I wasn't cut for the stone actually. I was cut for the nailing together of some of my trochanters. And the current posish is that apart from minor nagging aches, and the fact that I'm five minutes slower in the hour on a bicycle and not nearly as fast walking, I'm pretty well recovered, ta v.m. for asking.

However since we are not interested in my state of health, I shall now display a photograph of the foam chaincase which allows me to ride my delightfully slow two-speed bike through the rain without having to trouble myself about the chain going rusty.


And here is how I glued it together:


It just sits there, vaguely attached by the flimsy hole round the bike's frame, and being of light-weight, soft material, it makes no noise even if the chain or crank rubs on it.

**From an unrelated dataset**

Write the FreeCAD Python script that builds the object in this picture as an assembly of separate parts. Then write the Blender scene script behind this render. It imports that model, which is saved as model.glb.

One day I shall have to think about how to remove parts for maintenance, but I expect a sharp knife, followed by contact adhesive, will have to do the trick. For the moment, lubrication, if I can be bothered, can be by squidging the oilcan in somewhere. Being protected from road dust the chain can manage by being oiled though this I normally eschew, it being a very inferior form of lubrication compared to chain waxing. Which topick we need not go into since the unconverted will never believe it and the converted need no encouragement.

The highly observant, by which I mean Mr. Knight, will note that the rear wheel, formerly a four-cross, has been rebuilt as a three-cross owing to frequent pringling. The or'nery observant will note the common-or-garden pedals, and that's because I wear knackered old trainers when riding this bike cos it only ever gets used when it's raining. Which it happens to be today. Which is why this topick cross'd my mind.